---- INPUT MATERIAL

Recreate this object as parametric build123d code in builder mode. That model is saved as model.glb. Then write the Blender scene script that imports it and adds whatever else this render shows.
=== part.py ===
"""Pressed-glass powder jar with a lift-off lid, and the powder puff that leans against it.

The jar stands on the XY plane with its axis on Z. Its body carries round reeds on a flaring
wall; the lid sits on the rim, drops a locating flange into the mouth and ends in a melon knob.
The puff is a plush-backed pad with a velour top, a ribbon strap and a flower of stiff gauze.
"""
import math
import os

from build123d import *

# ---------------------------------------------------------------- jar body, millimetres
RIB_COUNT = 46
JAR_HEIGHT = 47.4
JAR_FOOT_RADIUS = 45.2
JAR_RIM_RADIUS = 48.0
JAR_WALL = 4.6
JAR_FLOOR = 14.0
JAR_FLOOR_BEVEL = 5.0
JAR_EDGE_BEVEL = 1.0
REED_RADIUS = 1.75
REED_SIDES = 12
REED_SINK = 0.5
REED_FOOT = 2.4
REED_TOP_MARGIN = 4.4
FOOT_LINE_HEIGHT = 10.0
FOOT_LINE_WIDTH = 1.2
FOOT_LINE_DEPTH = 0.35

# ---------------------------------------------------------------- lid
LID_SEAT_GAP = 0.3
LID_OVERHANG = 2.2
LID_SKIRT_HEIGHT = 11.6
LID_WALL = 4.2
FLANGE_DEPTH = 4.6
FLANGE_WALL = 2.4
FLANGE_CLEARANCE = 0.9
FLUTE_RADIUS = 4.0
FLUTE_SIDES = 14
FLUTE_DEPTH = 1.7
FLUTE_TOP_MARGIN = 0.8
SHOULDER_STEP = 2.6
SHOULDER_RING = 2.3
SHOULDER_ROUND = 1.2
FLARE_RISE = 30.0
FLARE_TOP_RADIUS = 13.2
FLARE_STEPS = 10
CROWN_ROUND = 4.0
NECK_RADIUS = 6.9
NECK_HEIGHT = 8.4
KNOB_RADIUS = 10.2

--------
---- INPUT MATERIAL

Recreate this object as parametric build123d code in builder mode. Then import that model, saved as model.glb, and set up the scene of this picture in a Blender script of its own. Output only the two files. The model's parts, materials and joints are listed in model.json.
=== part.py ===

--------

● **WHAT IS REQUIRED**
Your task is to quote exactly the lines beginning with the one that contains "this render shows." and ending with the one that contains "FOOT_LINE_DEPTH = 0.35", with nothing left out or added.

● **COMPLETED TASK**
Recreate this object as parametric build123d code in builder mode. That model is saved as model.glb. Then write the Blender scene script that imports it and adds whatever else this render shows.
=== part.py ===
"""Pressed-glass powder jar with a lift-off lid, and the powder puff that leans against it.

The jar stands on the XY plane with its axis on Z. Its body carries round reeds on a flaring
wall; the lid sits on the rim, drops a locating flange into the mouth and ends in a melon knob.
The puff is a plush-backed pad with a velour top, a ribbon strap and a flower of stiff gauze.
"""
import math
import os

from build123d import *

# ---------------------------------------------------------------- jar body, millimetres
RIB_COUNT = 46
JAR_HEIGHT = 47.4
JAR_FOOT_RADIUS = 45.2
JAR_RIM_RADIUS = 48.0
JAR_WALL = 4.6
JAR_FLOOR = 14.0
JAR_FLOOR_BEVEL = 5.0
JAR_EDGE_BEVEL = 1.0
REED_RADIUS = 1.75
REED_SIDES = 12
REED_SINK = 0.5
REED_FOOT = 2.4
REED_TOP_MARGIN = 4.4
FOOT_LINE_HEIGHT = 10.0
FOOT_LINE_WIDTH = 1.2
FOOT_LINE_DEPTH = 0.35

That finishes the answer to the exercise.